VFP – In Due Season 0301Y15

In Due Season

It arrived in the mail, like a lot of packages do: a padded manila envelope with a paperback manuscript inside, and a letter from the publicist saying, “Please read this.” For once, I didn’t just shove it onto a shelf in my office and forget about it. And I’m glad I didn’t.

The book, “In Due Season” by Paul Wilkes, might be one of the most heartfelt, beautifully written spiritual memoirs in decades. It is an autobiography of a life that stretches from the poorest corners of Cleveland to the classrooms of Marquette and the side streets of Brooklyn, with stops along the way in the Hamptons and the rarified executive suites of the Avenue of the Americas. There is sex, drugs, rock and roll, and plenty of self-indulgence.

But there is also, in the middle of it all, one man’s aching search for God. Wilkes went from being a devout Catholic to a mediocre Methodist and then back to being a devout Catholic. The road he traveled is astonishing.

In an e-mail he once sent to me he described the book as “one man’s effort to show that even a ragged Catholic life can still have its moments of grace.”

Wilkes’ journey, I think, could be that of many American Catholics near the end of the 20th century. And what makes it an especially remarkable and moving confession is that Wilkes is unsparing when discussing his own sins. He leaves out nothing: the women, the drugs, the crazy ways he spent money. The Paul Wilkes he describes in the book was, to put it bluntly, a pig.

But he was one who found his way, step by painful step, back to God.

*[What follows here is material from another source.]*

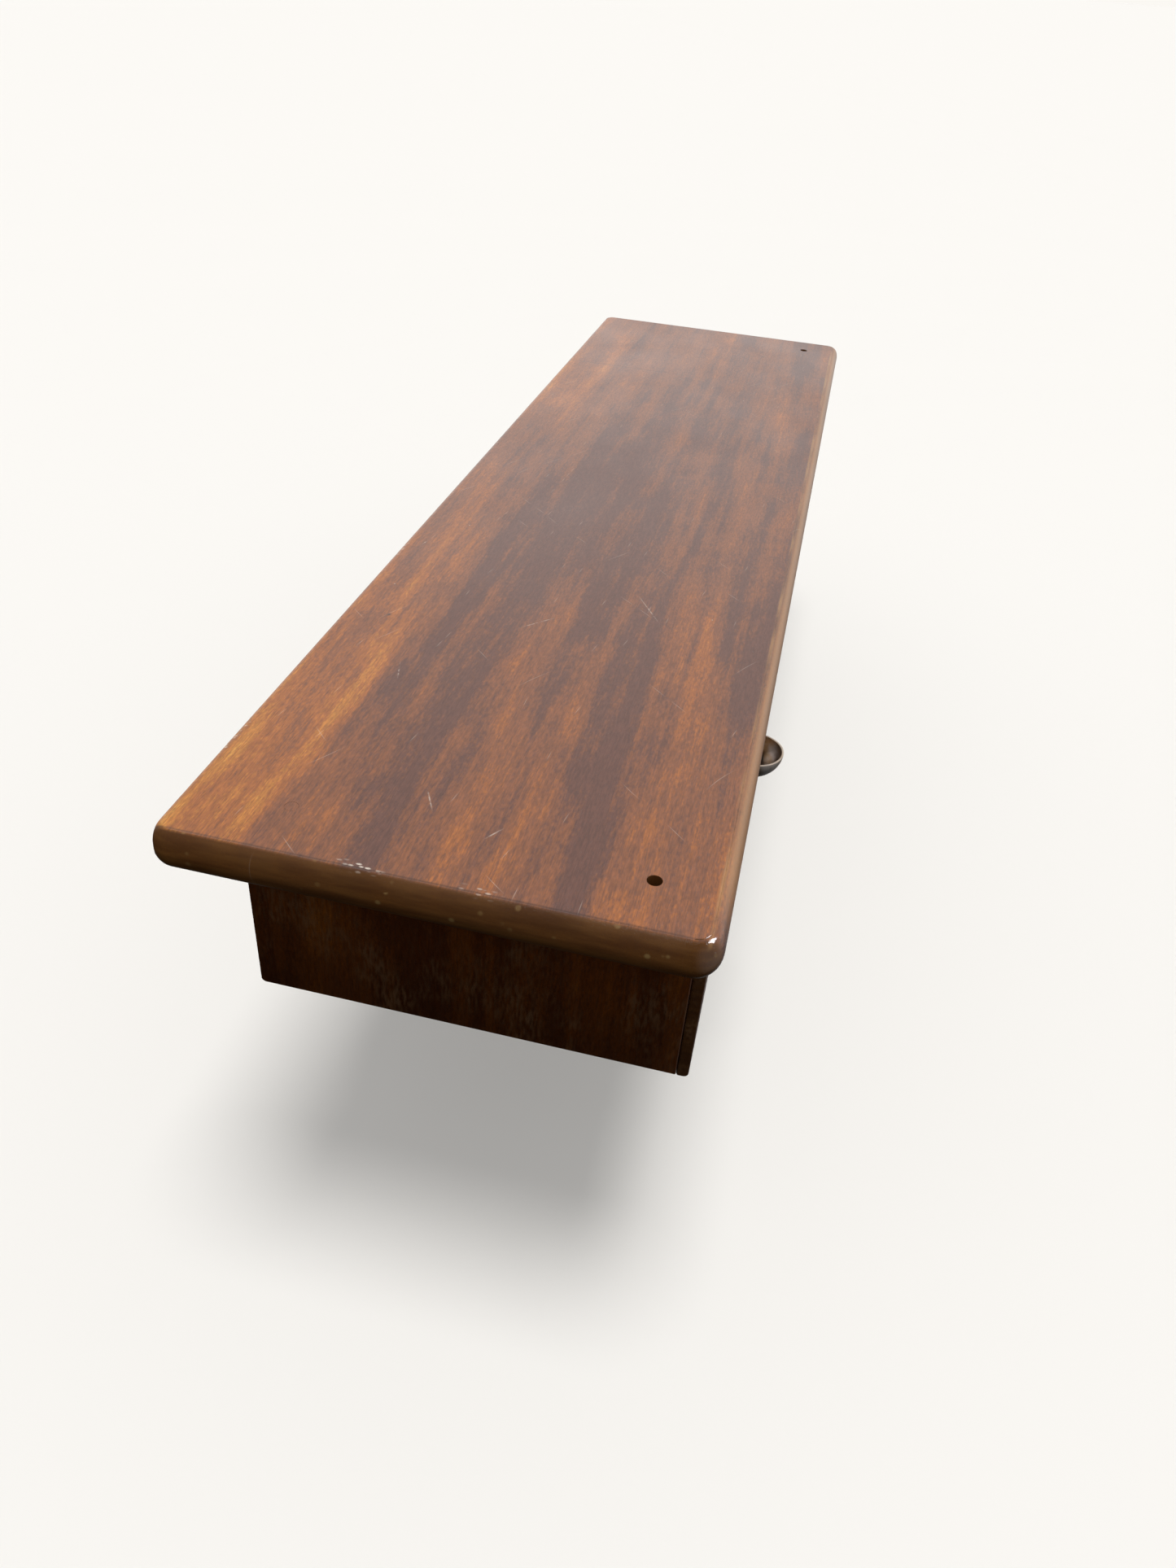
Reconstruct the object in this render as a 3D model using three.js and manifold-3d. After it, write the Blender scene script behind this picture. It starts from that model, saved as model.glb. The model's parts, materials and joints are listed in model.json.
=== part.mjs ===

After a harrowing episode that leads him to suffer a breakdown, he pulled his life together and returned to his religious roots. He wrote some acclaimed books about religion, culture and the spiritual life. (“Trying Out the Dream: A Year in the Life of an American Family,” and “Beyond the Walls: Monastic Wisdom for Everyday Life” among them.)
He fell in love. He flirted with joining a Trappist monastery. And he finally came to rest in North Carolina, where he resides today.

My favorite portion of the book was this description of his vision of our Church, in all its diversity and richness:

“The Church was a billowing desert tent, once so tiny it held but a single man, wearing the simple clothing of the people of his time. It was now a vast tent, cobbled onto, ripped asunder, patched so many times in so many places, its poles bending in the wind, yet not breaking. A tent sweeping wider and wider so that no one would be denied shelter under its tattered roof. A tent not of man’s work or devices, but of God’s.

In one corner of the tent, I could hear a feverish African drum Mass, in another, a Mass in Latin for those who would have it no other way. There, a great pipe organ; beyond, guitars and marimbas. In jungles and high rise office buildings, this was a Church presided over and attended by saints and scoundrels. All under this vast tent. Theologians debating the fine points of the Incarnation; a peasant in a field of maize, kneeling at the sound of the Angelus bell. And those men in lace, Curia officials, going about their work. The saints, the molesters. This all-too-human Church, gathered under the great tent of God’s love.”

That is our Church, in all its imperfection and grace, and Paul Wilkes’ gift is to have embraced it, after a long and difficult struggle, and then present it back to us.

This is fundamentally a story about death and resurrection; I can’t think of a better book for Lent. Look for it. Read it.

If you follow Paul Wilkes on his incredible journey, you may find your own faith deepened along the way.